Earlier this week, Preston Manning, formerly of the Reform Party, wrote a column in the Globe and Mail in which he said “large numbers of Westerners simply will not stand for another four years of Liberal government.”

“Voters, particularly in central and Atlantic Canada, need to recognize that a vote for the Carney Liberals is a vote for Western secession — a vote for the breakup of Canada as we know it,” he said. 

On Thursday, Poilievre distanced himself from his former boss’s views, giving a simple “no” when asked if he agreed with the opinion piece.

“We need to unite the country. We need to bring all Canadians together in a spirit of common ground,” he said during a campaign stop in Kingston, Ont.

Christopher Cochrane, a political science associate professor at the University of Toronto, told CBC News that Poilievre has made efforts to present himself as someone who can defend Canada from the Trump administration. Yet, though the leader has disavowed Manning’s comments, and pitched national unity projects like east-west trade routes, his fellow conservatives’ statements are “cutting the legs out from under him.”

“[Manning] has just exemplified what has been the real challenge for the Conservatives, which is: Canadians aren’t really sure that there isn’t a significant undercurrent within the Conservative Party that actually supports Canada becoming the 51st state,” Cochrane said. 

“I don’t think that’s a viable path forward within the Conservative Party, and they are going to have to figure out how they deal with it.”

The Conservatives’ path to electoral success is much harder than it is for the Liberals because their voter base is concentrated in Alberta and Saskatchewan, while the Liberals have a more evenly distributed level of support across the country. 

Experts say Smith’s and Manning’s recent public statements may be born out of a frustration with trying to pull a broad coalition of progressive and populist conservatives.

“Erecting a tent that’s big enough to encompass centrist folks in the Toronto suburbs and people who would otherwise vote for the People’s Party is actually an incredibly challenging task,” Young said. 

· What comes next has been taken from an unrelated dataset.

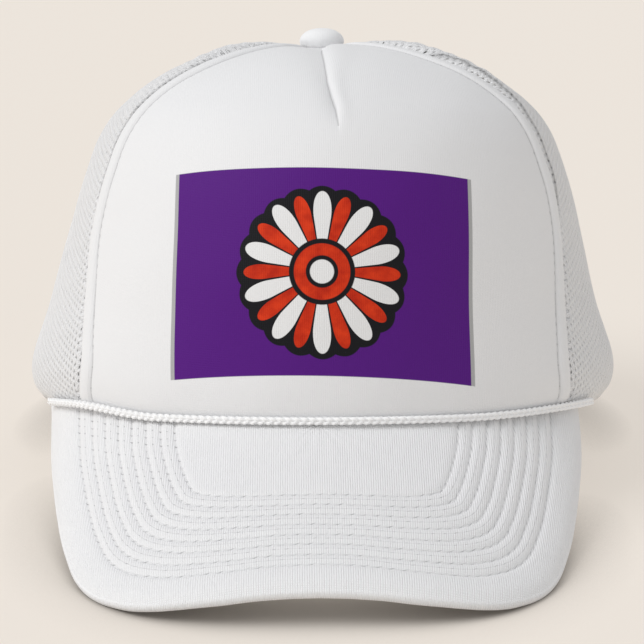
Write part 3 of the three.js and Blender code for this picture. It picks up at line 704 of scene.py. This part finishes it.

Melanee Thomas, a political science professor at the University of Calgary, says some Conservative politicians are just not sure how to maintain cohesion inside the base if they are not “keeping the ‘Ottawa hates you’ nerve raw.”

“When things are going well, you don’t have people like Kenney and Moore coming out,” she said. “So if this is about the fracturing starting to come, I feel bad for Mr. Poilievre, I don’t think there’s a way to stop it.”

Young says that no matter the cause of the fissure in the Conservative movement, it’s making Poilievre’s job much more difficult. 

“The requirement for somebody who wants to become prime minister of Canada is that you can’t tolerate provincial premiers threatening secession,” she told CBC Radio’s The House in an interview airing Saturday. 

“There are inherent divisions within the Conservative movement around this, and the more that Danielle Smith makes Pierre Poilievre’s life difficult politically, the deeper those divisions will become.”